Polyurethane Cushion Foam
The couch-cushion classic is flexible, open-cell, and usually under 2 lb/ft³. A medium-speed, twin-shaft foam shredding machine with 20 mm screens turns it into fluffy fill for pet beds or carpet underlay. Watch moisture—wet foam gums the rotor and invites microbes.
Info: Typical throughput: 250 kg/hr on a 15 kW motor.
Memory Foam Mattresses
Viscoelastic memory foam feels like dough when you press it, which means it hugs shredder blades instead of snapping. Add a punch-and-tear pre-breaker to slice large slabs before they hit the main chamber. Dust extraction is vital; fine particles linger like talc.
Quick Tip: Chill blocks overnight—cold foam shears cleaner and keeps knives cooler.
Natural and Synthetic Latex
Latex springs back fiercely, so knives must partner with counter-pressure fingers that hold sheets down during cutting. Slow, steady rotor speeds prevent bounce-back jams. Ground latex sells well to pillow manufacturers looking for breathable fill.
Suggestion: Coat hoppers with PTFE paint—latex crumbs stick to bare steel.
Polyethylene Packaging Foam (EPE)
EPE plank is closed-cell, lightweight, and squeaky. It fractures rather than tears, so coarse, hook-style cutters paired with a 30 mm screen work best. Chips blend into fresh EPE extrusions, cutting virgin resin costs by 15 %.
Danger: Static buildup around EPE dust is a fire risk—ground all ducts.
Expanded Polystyrene (EPS) Blocks
Brittle EPS snaps like stale popcorn.
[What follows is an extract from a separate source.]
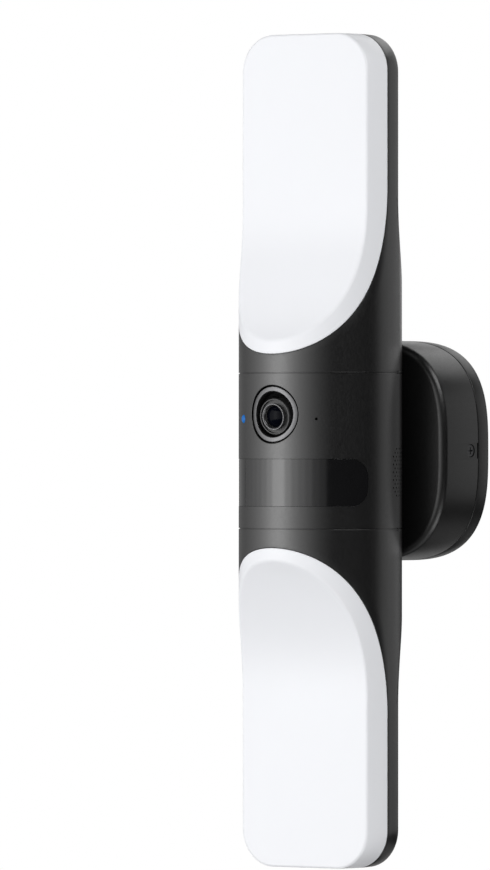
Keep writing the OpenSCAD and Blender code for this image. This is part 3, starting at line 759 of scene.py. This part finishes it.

A low-torque, high-RPM shredder crushes it to pea-sized beads, ready for compaction or molding. Keep knives razor-sharp; dull edges merely crumble the surface and fill filters with fluff.
Fact: Densifying EPS beads can slash shipping volume by 90 %.
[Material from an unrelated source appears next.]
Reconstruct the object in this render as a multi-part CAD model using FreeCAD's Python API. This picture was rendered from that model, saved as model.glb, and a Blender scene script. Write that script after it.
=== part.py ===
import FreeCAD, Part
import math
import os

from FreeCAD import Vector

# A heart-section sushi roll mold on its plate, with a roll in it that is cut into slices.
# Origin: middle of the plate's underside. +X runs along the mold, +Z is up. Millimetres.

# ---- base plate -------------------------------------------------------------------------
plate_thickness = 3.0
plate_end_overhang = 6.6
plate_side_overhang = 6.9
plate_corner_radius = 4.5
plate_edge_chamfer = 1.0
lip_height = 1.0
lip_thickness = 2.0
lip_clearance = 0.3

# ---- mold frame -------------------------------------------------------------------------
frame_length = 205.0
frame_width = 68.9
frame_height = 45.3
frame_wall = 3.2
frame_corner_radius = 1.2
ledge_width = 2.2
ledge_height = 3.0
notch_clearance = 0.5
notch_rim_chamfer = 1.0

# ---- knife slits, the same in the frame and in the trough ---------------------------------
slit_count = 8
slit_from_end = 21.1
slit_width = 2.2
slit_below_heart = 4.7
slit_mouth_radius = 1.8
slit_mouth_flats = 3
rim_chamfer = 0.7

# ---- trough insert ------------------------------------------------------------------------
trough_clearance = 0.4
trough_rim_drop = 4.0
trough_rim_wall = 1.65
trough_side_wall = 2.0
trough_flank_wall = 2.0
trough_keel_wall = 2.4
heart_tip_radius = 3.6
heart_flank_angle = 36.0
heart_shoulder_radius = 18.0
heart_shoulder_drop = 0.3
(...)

Extruded Polystyrene (XPS) Boards
XPS is denser than EPS, often bright blue or pink, and is used in insulation panels. A heavier rotor and staggered blade rows chew through its rigid skin. Feed slowly to avoid overloading the motor and overheating the gearbox.
Warnings: Melted XPS fumes contain styrene—vent shredders outdoors or add charcoal filters.
Closed-Cell EVA Gym Mats
EVA foams bounce and stretch. Serrated cutters pierce the rubbery surface first, then straight knives finish the cut. Output granules reenter injection molding lines for flip-flops or yoga blocks. One pass through the foam shredding machine is usually enough.
Melamine Acoustic Foam
Melamine is flame-resistant, brittle, and light gray. Because it’s abrasive, tungsten-carbide blades last longest. Collect dust with a HEPA filter—melamine particles are lung irritants. Shredded flakes work as sound-damping fill in office dividers.
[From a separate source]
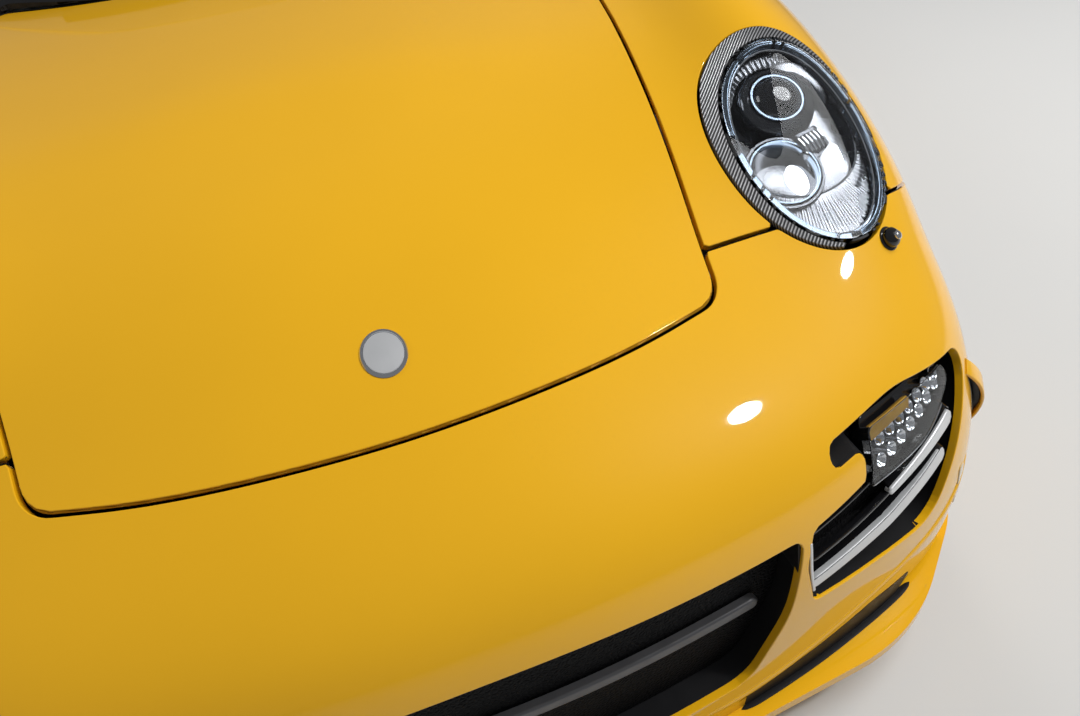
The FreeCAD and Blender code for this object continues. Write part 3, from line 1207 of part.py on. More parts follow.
def all_nodes():
    """Every piece by its name, each made once and the right side's mirrored."""
    left_door = door()
    left_wing = front_wing()
    left_glass = door_glass(left_door)
    left_mirror = main_solid(mirror_left().cut(left_door).cut(left_glass))
    lamp = headlamp_body()
    lens = headlamp_lens()
    front_rim = rim(FRONT_TRACK / 2, FRONT_RIM_W, FRONT_AXLE_Y, FRONT_TYRE_R, 0.0)
    rear_rim = rim(REAR_TRACK / 2, REAR_RIM_W, REAR_AXLE_Y, REAR_TYRE_R, REAR_SHIFT)
    front_tyre = tyre(FRONT_TYRE_R, FRONT_TYRE_W, FRONT_TRACK / 2, FRONT_AXLE_Y)
    rear_tyre = tyre(REAR_TYRE_R, REAR_TYRE_W, REAR_TRACK / 2, REAR_AXLE_Y)
    left_knuckle = knuckle()
    nodes = {
        "body_shell": body_shell(),
        "floor_pan": floor_pan(),
        "front_bumper": front_bumper(),
        "front_lip": front_lip(),
        "intake_grilles": intake_grilles(),
        "duct_blades": duct_blades(),
        "signal_lamps": signal_lamps(),
        "headlamp_bodies": both_sides(lamp),
        "headlamp_lenses": both_sides(lens),
        "bonnet_lid": bonnet_lid(),
        "windscreen": windscreen(),
        "rear_glass": rear_glass(),
        "quarter_glass": quarter_glass(),
        "rear_bumper": rear_bumper(),
        "tail_lamps": tail_lamps(),
        "engine_lid": tail_lid(),
        "rear_wing": rear_wing(),
        "arch_liners": arch_liners(),
        "front_suspension": front_suspension(),
        "rear_suspension": rear_suspension(),
        "engine_block": engine_block(),
        "exhaust": exhaust(),
        "radiators": radiators(),
        "seats": seats(),
        "dashboard": dashboard(),
        "steering_wheel": steering_wheel(),
        "wipers": wipers(),
    }
    pairs = {"front_wing": left_wing, "door": left_door, "door_glass": left_glass,
             "mirror": left_mirror, "knuckle": left_knuckle, "front_rim": front_rim,
             "front_tyre": front_tyre, "rear_rim": rear_rim, "rear_tyre": rear_tyre}
    for name, left in pairs.items():
        nodes[name + "_l"] = left
        nodes[name + "_r"] = mirrored(left)
    return nodes


if __name__ == "__main__":
    os.makedirs("parts", exist_ok=True)
    for name, shape in all_nodes().items():
        shape.exportStep("parts/" + name + ".step")
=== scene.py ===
"""A rear-engined sports coupe, dressed over its solid model.

Shapes are worked out in millimetres and become metres when a mesh is made. +Z is up, the nose
points to -Y and the car's left side to +X. The body and the cabin are two cubic spline skins;
each panel is a piece of such a skin, trimmed where a signed distance to its outline is zero.
"""
import math

import bpy
import bmesh
import numpy as np
from mathutils import Matrix, Vector
from mathutils.bvhtree import BVHTree


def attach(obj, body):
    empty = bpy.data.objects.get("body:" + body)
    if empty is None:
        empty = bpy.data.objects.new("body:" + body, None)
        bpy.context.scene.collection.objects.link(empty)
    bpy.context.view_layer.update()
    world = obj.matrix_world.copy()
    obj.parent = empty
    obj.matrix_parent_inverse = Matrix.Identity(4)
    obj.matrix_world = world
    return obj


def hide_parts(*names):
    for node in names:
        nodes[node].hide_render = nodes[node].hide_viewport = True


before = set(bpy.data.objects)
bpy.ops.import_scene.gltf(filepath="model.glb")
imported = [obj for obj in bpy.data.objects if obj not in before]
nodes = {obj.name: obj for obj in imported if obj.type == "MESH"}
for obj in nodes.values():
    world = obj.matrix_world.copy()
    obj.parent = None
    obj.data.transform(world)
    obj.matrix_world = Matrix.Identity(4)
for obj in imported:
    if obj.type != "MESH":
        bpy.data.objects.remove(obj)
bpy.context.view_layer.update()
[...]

Rebond and Carpet-Pad Offcuts
Rebond foam is a mosaic of colored chunks glued together. Metal detector coils in the shredder throat catch hidden carpet staples before they reach the knives. Crumbs mix back into fresh rebond, closing a neat recycling loop. A slow-speed, high-torque foam shredding machine prevents glue smears on hot days.
Table — Foam Type vs. Shredding Settings
Foam Type | Blade Style | Screen Size | Rotor Speed | Typical Reuse |
Polyurethane | Straight | 20 mm | 150 rpm | Cushion fill |
Memory Foam | Hook + Pre-cutter | 25 mm | 120 rpm | Pet beds |
Latex | Serrated | 15 mm | 110 rpm | Pillow fill |
EPS | Straight | 10 mm | 250 rpm | Molded beads |
EVA | Serrated | 18 mm | 140 rpm | Injection grade |
Info: Values are starting points—always fine-tune for your specific machine model.
Conclusion
A single foam shredding machine can tackle everything from squishy sofa cushions to rigid insulation boards, as long as you match knife design, screen size, and motor speed to each foam’s quirks. By mastering density, cell structure, and additives, you’ll turn waste mountains into profitable, reusable flakes. Choose the right setup, and your foam shredding machine won’t just keep the shop floor tidy; it will pump new life into scrap and pad your bottom line at the same time.
FAQs
Can one machine handle all foam types?
Yes, but you’ll swap screens and adjust rotor speed for each batch.
How often should blades be sharpened?
Every 80–100 operating hours for soft foams; sooner for abrasive melamine.
What’s the safest way to control dust?
Use a cyclone pre-filter plus a HEPA cartridge downstream.
Is shredded foam worth selling?
Absolutely—recyclers pay by weight, and manufacturers blend reclaimed flake into new products.
Can I shred foam with embedded fabric?
Yes, but add a pre-cutter and be ready to replace blades more often.